China’s economic growth in 2018 fell to 6.6%, a 28-year low. Most provinces did not meet the targets set at the beginning of the year. In view of this, various regions should be cautious and pragmatic when looking forward to prospects for economic growth in 2019. We hope that this will not only allow local officials to save face, but will also create space for changing patterns, adjusting structures and promoting reform.
In the past, when setting annual economic growth targets, the central government often set a relatively low value, while the local governments could hardly suppress the impulse to set a higher target. Important reasons for this year’s marked reduction of gross domestic product (GDP) growth in various regions are high local financial pressures and strict limits on the scale of debt. The Central Economic Work Conference held at the end of 2018 proposed a large increase to local governments’ allowances for special-purpose bonds. However, with the central government implementing serious financial discipline and strict controls on the scale of local government debt, even if local governments intend to stimulate the economy, they may not be able to use resources that will allow them to achieve striking results. In addition, the central government put forward the idea of “tightening our belts,” which requires local governments to continuously improve the efficiency of financial funds and improve the rate of return on investment. Therefore, whether active or passive, lowering the economic growth target is a realistic move for all regions.
It has been nearly 30 years since the Chinese government proposed transforming the mode of economic growth from extensive to intensive. However, this difficult process has not yet been completed. Since the global financial crisis, China’s total factor productivity has continued to decline. In recent years, the quality of economic development has been improved somewhat by accelerating structural reform on the supply side. At the same time, a divide between the different economic development trends in different regions has emerged, the reasons for which are extremely complex. Obviously, important variables include the business environment, the level of innovation and the speed of economic transformation. Areas with a strong business environment and innovation have shown resilience to the impact of a slowing growth rate and external factors. On the contrary, areas lacking in business and private investment have been less resilient, though data show that they are better than a few years ago.
Facing downward economic pressure, stable investment — especially investment in infrastructure — has once again become a priority policy option for all parts of the country. These emergency measures are necessary for short-term stable growth or efficiency, and some projects to make up for shortcomings are also imperative, but overall, investment efficiency is irreparably falling year by year. If local governments indulge in massive investment for long-term sustainable development, they are drinking poison to quench their thirst. Moreover, as mentioned above, for most places, high investment is already known to be well-intended but ultimately ineffectual. Some places are paying the price for the enormous projects of the past. Tianjin used to be the leader in rapid growth, but its industrial structure is obsolete, and the growth was driven by large-scale debt. In recent years, after changing statistical methods, Tianjin’s GDP growth rate has shrunk dramatically. Economic development must always be honest.

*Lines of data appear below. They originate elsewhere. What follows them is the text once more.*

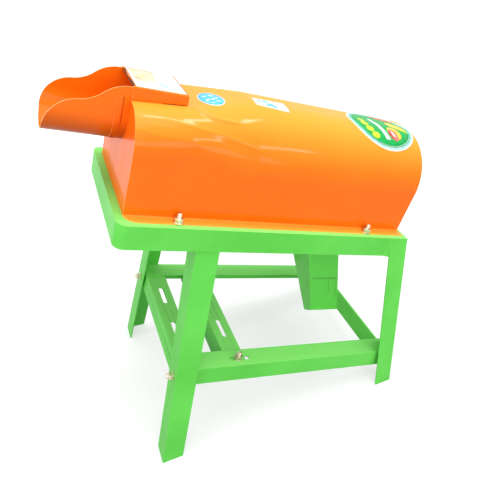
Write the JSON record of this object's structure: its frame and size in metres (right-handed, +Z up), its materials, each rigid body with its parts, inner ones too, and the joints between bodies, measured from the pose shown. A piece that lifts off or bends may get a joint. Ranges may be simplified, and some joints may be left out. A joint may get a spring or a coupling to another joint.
{
  "type": "corn sheller",
  "caption": "Tilted corn sheller on a splayed angle-iron stand: feed trough, folded hood over a helical rotor and bar concave, grain spout below and slotted rails for a motor.",
  "frame": {"origin": "on the floor, under the middle of the machine's overall length and of its width", "axes": "+Z up; +X from the feed trough towards the cob outlet, along which the bed falls by 16 degrees; +Y towards the back"},
  "size_m": [0.627, 0.3806, 0.6755],
  "materials": {
    "frame_green": "gloss",
    "hood_orange": "gloss",
    "zinc_plate": "yellow-passivated zinc",
    "bare_steel": "mill finish",
    "cast_iron": "satin",
    "bright_steel": "ground"
  },
  "bodies": {
    "stand": {"back_left_leg": "frame_green", "back_right_leg": "frame_green", "bearing_beam": "frame_green", "bearing_housings": "cast_iron", "bed_end_rail": "frame_green", "bed_frame": "frame_green", "cob_floor": "bare_steel", "concave_bars": "bare_steel", "concave_rings": "bare_steel", "concave_side_strips": "bare_steel", "feed_end_plate": "hood_orange", "feed_trough": "hood_orange", "front_left_leg": "frame_green", "front_right_leg": "frame_green", "grain_pan": "bare_steel", "grain_spout": "frame_green", "hood": "hood_orange", "hood_bolts": "zinc_plate", "inlet_shell": "bare_steel", "left_motor_rail": "frame_green", "leg_bolts": "zinc_plate", "lower_back_rail": "frame_green", "lower_end_bar": "frame_green", "lower_front_rail": "frame_green", "outlet_end_plate": "hood_orange", "throat_box": "hood_orange"},
    "drum": {"bearing_inner_rings": "bright_steel", "pulley_key": "bright_steel", "rotor_bars": "bare_steel", "rotor_pegs": "bare_steel", "rotor_pulley": "cast_iron", "rotor_shaft": "bright_steel", "rotor_tube": "bare_steel"},
    "motor_rail": {"slide_bolts": "zinc_plate", "sliding_motor_rail": "frame_green"}
  },
  "joints": [
    {"name": "drum_spin", "type": "hinge", "parent": "stand", "child": "drum", "pos_m": [-0.12184, 0, 0.50662], "axis": [0.9613, 0, -0.2756], "continuous": true},
    {"name": "motor_rail_slide", "type": "slide", "parent": "stand", "child": "motor_rail", "axis": [0.9613, 0, -0.2756], "range_m": [-0.0142, 0.0178]}
  ]
}
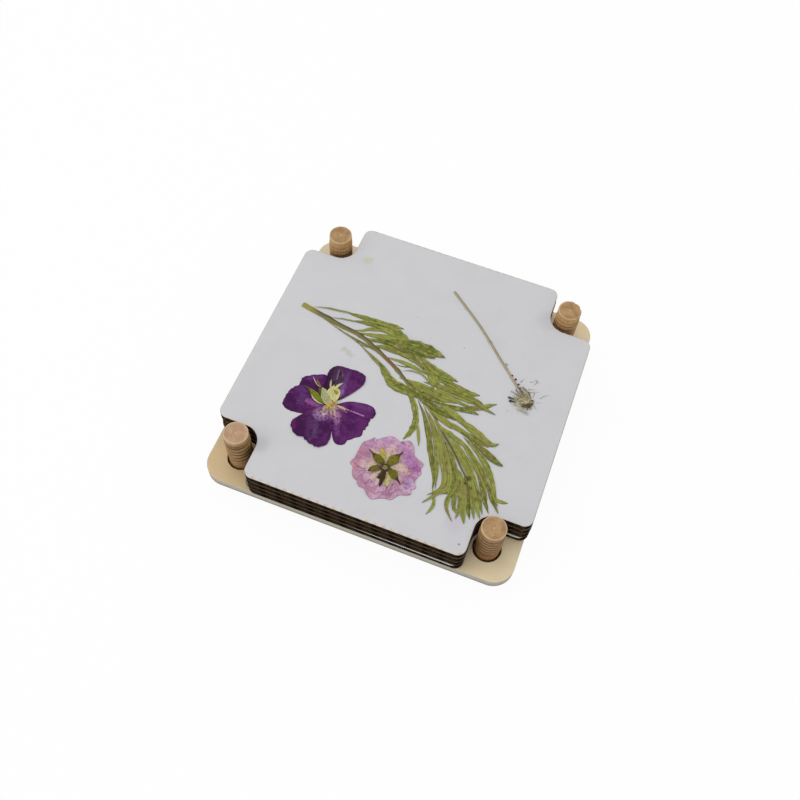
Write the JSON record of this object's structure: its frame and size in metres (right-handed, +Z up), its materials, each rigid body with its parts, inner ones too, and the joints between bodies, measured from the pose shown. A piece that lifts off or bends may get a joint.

Local competition has been regarded as a successful experience of China’s rapid economic growth in the past 40 years. Local “GDP championship contests” have indeed stimulated the rapid development of China’s economy, but they have increasingly brought problems such as over-investment, high debt, one-sided economic development and the falsification of data. Today, due to the inertia of thinking, the phenomenon of “new officials ignoring old accounts” and other factors, many local leaders are still vigorous in their pursuit of increasing GDP. We must not think that this chronic illness has already healed itself.
At present, it is impossible for China’s economy to achieve the goal of moving from high-speed growth to high-quality development without such transition in local level. The competition between different regions for GDP growth must be transformed into a competition for high-quality economic development. This transformation is by no means an easy task, and the ideal situation where the central government initiates and the local governments follow will not develop overnight. It will require a series of operational and verifiable institutional arrangements to achieve “incentive compatibility.” Therefore, a set of systems for indicators, policy, standardization, statistics, performance evaluation and performance appraisal to promote high-quality development must but built and implemented as soon as possible.

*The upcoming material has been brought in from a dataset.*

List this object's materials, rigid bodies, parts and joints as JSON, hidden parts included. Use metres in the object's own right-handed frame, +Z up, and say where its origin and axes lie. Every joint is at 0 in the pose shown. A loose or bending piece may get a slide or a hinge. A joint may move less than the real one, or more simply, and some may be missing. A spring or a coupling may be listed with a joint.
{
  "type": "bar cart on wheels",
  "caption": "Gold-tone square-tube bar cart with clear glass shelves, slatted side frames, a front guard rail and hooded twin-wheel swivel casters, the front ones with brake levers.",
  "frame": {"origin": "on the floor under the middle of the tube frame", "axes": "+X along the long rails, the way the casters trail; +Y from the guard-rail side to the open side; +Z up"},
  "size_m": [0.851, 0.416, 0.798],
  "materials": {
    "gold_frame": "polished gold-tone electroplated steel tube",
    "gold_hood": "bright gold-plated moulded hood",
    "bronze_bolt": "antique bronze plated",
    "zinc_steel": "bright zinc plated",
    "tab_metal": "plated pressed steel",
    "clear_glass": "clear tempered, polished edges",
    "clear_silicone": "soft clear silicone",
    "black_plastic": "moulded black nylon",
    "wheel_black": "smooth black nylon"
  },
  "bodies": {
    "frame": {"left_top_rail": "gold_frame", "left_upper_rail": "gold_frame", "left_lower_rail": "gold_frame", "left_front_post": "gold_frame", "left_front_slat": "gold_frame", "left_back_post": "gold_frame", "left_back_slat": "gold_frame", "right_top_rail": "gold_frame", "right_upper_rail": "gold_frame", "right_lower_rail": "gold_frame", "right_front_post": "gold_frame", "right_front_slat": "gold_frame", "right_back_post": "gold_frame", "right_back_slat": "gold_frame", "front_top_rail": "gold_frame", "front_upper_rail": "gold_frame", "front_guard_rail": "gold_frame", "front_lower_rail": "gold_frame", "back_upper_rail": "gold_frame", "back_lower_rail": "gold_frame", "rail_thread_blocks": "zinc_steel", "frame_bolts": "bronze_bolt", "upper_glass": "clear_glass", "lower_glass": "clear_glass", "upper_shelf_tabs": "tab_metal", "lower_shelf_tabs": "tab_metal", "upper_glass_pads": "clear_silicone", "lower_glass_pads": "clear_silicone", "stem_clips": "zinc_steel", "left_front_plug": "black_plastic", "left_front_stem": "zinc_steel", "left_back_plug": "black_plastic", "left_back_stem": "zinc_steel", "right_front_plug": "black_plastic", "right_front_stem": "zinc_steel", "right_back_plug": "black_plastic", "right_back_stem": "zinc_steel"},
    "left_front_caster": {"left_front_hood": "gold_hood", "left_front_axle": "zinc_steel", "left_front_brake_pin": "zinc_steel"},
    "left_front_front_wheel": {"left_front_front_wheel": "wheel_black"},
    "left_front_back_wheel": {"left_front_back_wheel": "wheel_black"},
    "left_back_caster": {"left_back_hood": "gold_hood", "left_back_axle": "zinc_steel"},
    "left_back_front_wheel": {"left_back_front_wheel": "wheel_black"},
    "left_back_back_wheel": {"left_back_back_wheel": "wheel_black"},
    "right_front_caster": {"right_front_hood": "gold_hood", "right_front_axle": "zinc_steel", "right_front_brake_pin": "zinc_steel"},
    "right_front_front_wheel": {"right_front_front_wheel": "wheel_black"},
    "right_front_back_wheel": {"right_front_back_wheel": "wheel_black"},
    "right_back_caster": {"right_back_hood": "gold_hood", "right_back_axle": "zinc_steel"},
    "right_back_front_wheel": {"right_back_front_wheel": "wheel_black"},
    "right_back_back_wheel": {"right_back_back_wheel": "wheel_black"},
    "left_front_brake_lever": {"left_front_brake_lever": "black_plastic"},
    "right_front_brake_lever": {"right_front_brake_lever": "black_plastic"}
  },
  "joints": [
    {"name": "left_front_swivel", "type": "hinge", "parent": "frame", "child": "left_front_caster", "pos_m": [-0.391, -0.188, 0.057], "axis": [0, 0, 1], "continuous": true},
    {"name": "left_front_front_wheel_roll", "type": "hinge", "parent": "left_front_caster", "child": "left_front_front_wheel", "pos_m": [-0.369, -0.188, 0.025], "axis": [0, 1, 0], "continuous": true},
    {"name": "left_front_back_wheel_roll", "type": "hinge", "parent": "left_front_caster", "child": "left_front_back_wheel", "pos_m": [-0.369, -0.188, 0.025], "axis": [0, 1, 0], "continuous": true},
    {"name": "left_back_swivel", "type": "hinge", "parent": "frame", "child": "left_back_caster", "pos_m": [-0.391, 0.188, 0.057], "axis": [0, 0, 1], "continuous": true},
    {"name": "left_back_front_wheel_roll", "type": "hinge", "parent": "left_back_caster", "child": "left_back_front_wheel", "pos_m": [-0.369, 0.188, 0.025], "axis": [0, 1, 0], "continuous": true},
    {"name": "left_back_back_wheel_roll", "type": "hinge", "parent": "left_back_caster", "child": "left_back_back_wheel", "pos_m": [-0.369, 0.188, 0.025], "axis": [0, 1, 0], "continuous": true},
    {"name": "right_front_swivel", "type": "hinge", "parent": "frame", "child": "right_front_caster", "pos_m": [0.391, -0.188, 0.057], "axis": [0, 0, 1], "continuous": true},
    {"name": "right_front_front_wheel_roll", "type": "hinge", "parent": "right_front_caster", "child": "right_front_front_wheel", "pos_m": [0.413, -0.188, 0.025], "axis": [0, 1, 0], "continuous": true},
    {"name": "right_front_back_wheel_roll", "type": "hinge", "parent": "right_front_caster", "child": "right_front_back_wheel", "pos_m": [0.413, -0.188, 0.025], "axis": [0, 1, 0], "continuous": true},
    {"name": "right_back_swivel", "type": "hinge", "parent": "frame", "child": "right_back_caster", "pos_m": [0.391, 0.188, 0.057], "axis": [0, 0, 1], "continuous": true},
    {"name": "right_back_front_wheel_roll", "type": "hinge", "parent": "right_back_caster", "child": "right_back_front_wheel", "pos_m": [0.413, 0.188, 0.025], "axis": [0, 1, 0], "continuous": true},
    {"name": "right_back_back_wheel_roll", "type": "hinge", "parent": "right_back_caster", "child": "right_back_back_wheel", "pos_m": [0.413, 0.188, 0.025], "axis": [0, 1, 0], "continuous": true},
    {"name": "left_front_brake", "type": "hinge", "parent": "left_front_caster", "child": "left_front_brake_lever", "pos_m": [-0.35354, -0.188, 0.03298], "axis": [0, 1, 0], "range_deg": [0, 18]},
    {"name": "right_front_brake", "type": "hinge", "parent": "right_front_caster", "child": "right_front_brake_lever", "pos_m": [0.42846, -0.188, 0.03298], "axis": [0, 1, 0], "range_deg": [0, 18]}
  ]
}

This is a complex group of challenges. We must grasp the fundamentals and deepen the reform of the system in a comprehensive way. Academic circles have called for exploring autonomy in local financial management. The central government has decided to “open the front door” to local debt, but fundamentally, the relations between central and local financial institutions must be straightened out. In this respect, there has been little to no progress for many years. Establishing a first-class government, a first-class financial system, a first-class budget and a first-class system for raising debt should be that goal for the foreseeable future. At present, the issuance of local government bonds should be approved by the State Council and executed by the provincial government within the approved quota. This arrangement is transitional. Ultimately, these bonds need to be issued by the municipal and county governments, and it is premised on breaking the soft constraints of local government budgets. To this end, strengthening the supervision of local citizens and people’s congresses is a topic that cannot be avoided. These changes cannot be achieved overnight, but they must always be moving toward this goal.

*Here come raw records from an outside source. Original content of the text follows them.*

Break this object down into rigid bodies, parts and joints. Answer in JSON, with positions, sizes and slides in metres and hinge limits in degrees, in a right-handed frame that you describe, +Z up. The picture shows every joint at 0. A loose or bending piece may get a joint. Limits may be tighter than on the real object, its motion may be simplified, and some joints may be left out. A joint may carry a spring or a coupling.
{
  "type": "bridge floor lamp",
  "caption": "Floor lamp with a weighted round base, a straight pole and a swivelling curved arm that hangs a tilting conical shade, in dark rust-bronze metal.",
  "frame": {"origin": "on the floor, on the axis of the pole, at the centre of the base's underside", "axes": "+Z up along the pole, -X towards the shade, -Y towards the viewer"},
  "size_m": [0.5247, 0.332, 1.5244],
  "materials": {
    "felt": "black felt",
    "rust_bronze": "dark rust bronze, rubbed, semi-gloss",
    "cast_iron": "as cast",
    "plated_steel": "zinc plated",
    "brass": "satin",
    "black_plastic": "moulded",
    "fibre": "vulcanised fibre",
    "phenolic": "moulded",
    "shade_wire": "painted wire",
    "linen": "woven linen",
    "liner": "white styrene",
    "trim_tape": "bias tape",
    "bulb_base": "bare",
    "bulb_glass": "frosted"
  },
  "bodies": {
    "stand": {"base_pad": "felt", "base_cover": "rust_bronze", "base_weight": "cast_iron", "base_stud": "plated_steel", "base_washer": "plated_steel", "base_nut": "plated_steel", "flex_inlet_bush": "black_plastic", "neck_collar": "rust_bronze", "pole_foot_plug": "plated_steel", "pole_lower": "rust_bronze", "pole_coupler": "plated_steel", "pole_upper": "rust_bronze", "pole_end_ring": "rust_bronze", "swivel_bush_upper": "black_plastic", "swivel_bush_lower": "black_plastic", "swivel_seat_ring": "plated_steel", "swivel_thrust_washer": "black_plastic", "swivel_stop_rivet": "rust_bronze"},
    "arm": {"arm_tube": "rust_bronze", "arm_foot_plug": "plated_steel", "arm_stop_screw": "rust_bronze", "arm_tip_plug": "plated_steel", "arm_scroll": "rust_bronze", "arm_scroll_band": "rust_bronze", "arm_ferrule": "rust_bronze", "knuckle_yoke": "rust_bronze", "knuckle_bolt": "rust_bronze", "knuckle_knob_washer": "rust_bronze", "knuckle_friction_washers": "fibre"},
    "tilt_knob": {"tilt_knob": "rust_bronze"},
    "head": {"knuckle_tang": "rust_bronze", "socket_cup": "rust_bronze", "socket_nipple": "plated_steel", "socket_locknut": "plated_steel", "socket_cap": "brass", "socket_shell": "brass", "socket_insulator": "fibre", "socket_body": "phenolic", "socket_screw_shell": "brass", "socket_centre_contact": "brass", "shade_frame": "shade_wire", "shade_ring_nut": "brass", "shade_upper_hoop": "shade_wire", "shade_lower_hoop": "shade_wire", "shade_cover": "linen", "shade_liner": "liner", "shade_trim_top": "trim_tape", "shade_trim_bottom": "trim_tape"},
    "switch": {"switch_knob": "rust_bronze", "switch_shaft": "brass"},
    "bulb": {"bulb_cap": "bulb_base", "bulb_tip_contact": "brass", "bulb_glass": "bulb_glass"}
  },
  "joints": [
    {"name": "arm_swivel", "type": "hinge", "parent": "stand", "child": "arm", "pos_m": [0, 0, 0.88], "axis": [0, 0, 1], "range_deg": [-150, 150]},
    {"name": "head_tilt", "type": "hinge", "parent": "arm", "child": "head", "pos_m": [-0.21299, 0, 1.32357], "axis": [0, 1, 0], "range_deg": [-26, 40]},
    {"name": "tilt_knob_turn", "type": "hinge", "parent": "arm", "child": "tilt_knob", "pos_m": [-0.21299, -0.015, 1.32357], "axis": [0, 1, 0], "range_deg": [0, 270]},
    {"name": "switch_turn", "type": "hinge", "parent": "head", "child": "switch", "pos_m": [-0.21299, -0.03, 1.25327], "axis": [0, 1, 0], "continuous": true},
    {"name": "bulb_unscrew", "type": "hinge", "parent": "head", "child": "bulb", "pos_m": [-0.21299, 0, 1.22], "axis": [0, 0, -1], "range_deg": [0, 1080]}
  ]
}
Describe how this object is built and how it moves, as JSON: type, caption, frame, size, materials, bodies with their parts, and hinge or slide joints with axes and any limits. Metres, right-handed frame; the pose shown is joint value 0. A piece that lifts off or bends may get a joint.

The Chinese leadership has long recognized the necessity of giving full play to the initiative of the central and local governments. However, only after reform and opening-up, guided by the reform of the market economic system, can China’s economy break out of the strange relationship between the central and the local governments, which has swung wildly from a tight grip to chaos. China’s economy is undergoing major changes. The old mode of growth can no longer be maintained. The industrial structure has shifted from the manufacturing to the service industry. As the saying goes, “one wave is followed by 10,000 waves.” All this makes the GDP competition unsustainable. For localities, “competition” must take on a new connotation in order to inject new vitality into China’s economy.